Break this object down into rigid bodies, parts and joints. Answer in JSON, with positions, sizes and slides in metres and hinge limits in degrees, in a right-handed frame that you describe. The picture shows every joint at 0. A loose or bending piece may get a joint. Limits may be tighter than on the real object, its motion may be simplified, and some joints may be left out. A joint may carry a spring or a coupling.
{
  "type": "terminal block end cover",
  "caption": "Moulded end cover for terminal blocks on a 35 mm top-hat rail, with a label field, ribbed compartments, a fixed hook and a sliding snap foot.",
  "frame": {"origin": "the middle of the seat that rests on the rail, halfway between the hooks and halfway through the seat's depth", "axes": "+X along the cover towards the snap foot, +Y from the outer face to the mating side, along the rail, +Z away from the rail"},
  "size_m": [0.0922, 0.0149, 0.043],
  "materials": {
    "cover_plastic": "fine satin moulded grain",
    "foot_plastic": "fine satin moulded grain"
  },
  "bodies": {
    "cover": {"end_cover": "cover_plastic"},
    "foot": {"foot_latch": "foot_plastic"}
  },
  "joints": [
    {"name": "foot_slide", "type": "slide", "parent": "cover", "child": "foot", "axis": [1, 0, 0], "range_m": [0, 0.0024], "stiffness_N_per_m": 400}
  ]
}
════════════════
Copy out all of the data exactly, leaving nothing out.

Break this object down into rigid bodies, parts and joints. Answer in JSON, with positions, sizes and slides in metres and hinge limits in degrees, in a right-handed frame that you describe. The picture shows every joint at 0. A loose or bending piece may get a joint. Limits may be tighter than on the real object, its motion may be simplified, and some joints may be left out. A joint may carry a spring or a coupling.
{
  "type": "terminal block end cover",
  "caption": "Moulded end cover for terminal blocks on a 35 mm top-hat rail, with a label field, ribbed compartments, a fixed hook and a sliding snap foot.",
  "frame": {"origin": "the middle of the seat that rests on the rail, halfway between the hooks and halfway through the seat's depth", "axes": "+X along the cover towards the snap foot, +Y from the outer face to the mating side, along the rail, +Z away from the rail"},
  "size_m": [0.0922, 0.0149, 0.043],
  "materials": {
    "cover_plastic": "fine satin moulded grain",
    "foot_plastic": "fine satin moulded grain"
  },
  "bodies": {
    "cover": {"end_cover": "cover_plastic"},
    "foot": {"foot_latch": "foot_plastic"}
  },
  "joints": [
    {"name": "foot_slide", "type": "slide", "parent": "cover", "child": "foot", "axis": [1, 0, 0], "range_m": [0, 0.0024], "stiffness_N_per_m": 400}
  ]
}